There are many reasons you may need to get your home appraised. The bank often needs to verify the value of a home that you are providing as collateral for a mortgage. You may want to know how much you can sell your home for. It may have to do with litigation or may be for tax purposes. Except in rare cases, you want to maximize the value of your home for the appraisal. Here are a few simple things you can do to get the best value in an appraisal.
Appraisers are supposed to look at the home and the permanent fixtures of the home, not a mess that can be picked up. Still, a clean home will leave a better impression on the person trying to assess the condition of the home. Keep in mind that spending hours cleaning just for an appraisal is likely going to be a waste of your time. A simple clean up that involves removing clutter, sweeping or vacuuming floors and making beds will usually suffice.
Improve Curb Appeal
Curb appeal matters when anybody is assessing a home. Again, this does not have to be an exhaustive task. A new coat of paint, a new roof and landscaping the whole yard will definitely improve the curb appeal but isn’t always necessary. Simply mowing the lawn, removing weeds and cutting back overgrown plants or shrubs can go a long away. It is also a good idea to remove clutter and wash large stains on the home or driveway. If your resources are limited focus on the front yard over the back. The front yard gives the first and most important impression.
Keep a list of all the updates. This can help an appraiser keep track of any improvements made to the home. Make sure the updates are significant and permanent. Small improvements like replacing a door knob may not increase the value of the home so it isn’t necessary to list it. Changing all the door knobs or doors may be important. Finding out what adds value can be tricky and what ultimately impacts the value will be decided by the appraiser. Make sure the improvement is to the home. While a new area rug or sofa may change the appearance of the home it is not a permanent fixture and doesn’t add value to the home. Finally, Keep track of any additions or conversions of non-living space such as garages. The appraiser may be getting the size of the home from city hall records or previous listings for sale. They may not be aware that additions or conversions have been made and may be evaluating assuming that your home is smaller than it is.

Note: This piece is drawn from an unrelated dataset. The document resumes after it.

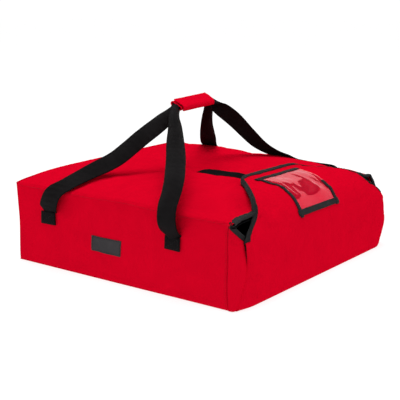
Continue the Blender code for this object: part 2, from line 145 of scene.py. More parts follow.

Most residential appraisals are done with the direct comparison approach. That means that your home is compared with other homes (called comparables) that usually have sold recently in your area. Your appraiser should check thoroughly through your neighborhood to find the most relevant comparables. But it does not hurt if you make the appraiser aware of homes that have recently sold in your neighborhood. The same size home that is the same age on the same size lot in the same condition and next door to yours would be the ideal comparable. Unfortunately that home usually doesn’t exist and even if it did, it would be unlikely that it has recently been listed or sold. Usually comparables are sought and some adjustments are made to account for the difference. The appraiser will determine which comparables are most relevant and how much to adjust. If you do find a comparable make sure you understand the difference between a list price and sale price. Appraisers usually only use comparables that have sold and they will always put more value to the selling price than the listing price. A person can list their home for whatever price they want, it does not mean that somebody will buy it for that price. That’s why the price that a property sells for is more relevant.
If you’re planning on making any improvements or planning to do any renovations, do so cautiously. Improvements don’t always add value and if they do they don’t increase value over the amount invested. Investing $50,000 does not always increase the value by $75,000 or even $50,000. In fact, it rarely increases over the amount invested. The best investments when improving are generally considered to be paint, flooring, lighting fixtures and plumbing fixtures. The rooms that add most value are considered to be kitchens and baths.
Don’t Rely on Assessments
Assessments done by government agencies are usually used to assess your property taxes. These assessments can give you a general idea of what your home is worth or they can be completely off. Assessments, in most jurisdictions, are done through a computer model. The accuracy of the assessment usually depends on the data that the computer model uses. The age old adage of garbage in, garbage out applies. If the model has relevant and accurate data it can provide an accurate assessment. It should be noted that a computer model does not view the inside of your home therefore it is hard for it to distinguish or compare it to the most relevant comparables.. Another factor that can affect accuracy is when the assessment is done. A lot of jurisdictions will use data from the summer where there is generally an upswing in value and volume. This provides the assessment entity with more data but the assessment can be higher or lower depending on how the market has changed.
Finally let the appraiser do their job. Give them space to do their inspection. In all likelihood, this is not their first appraisal and they know what they are looking for when inspecting the home. You don’t want to annoy them by pointing out details they may not find relevant. There can be a fine line between being informed and being a know it all, you don’t want to cross the line.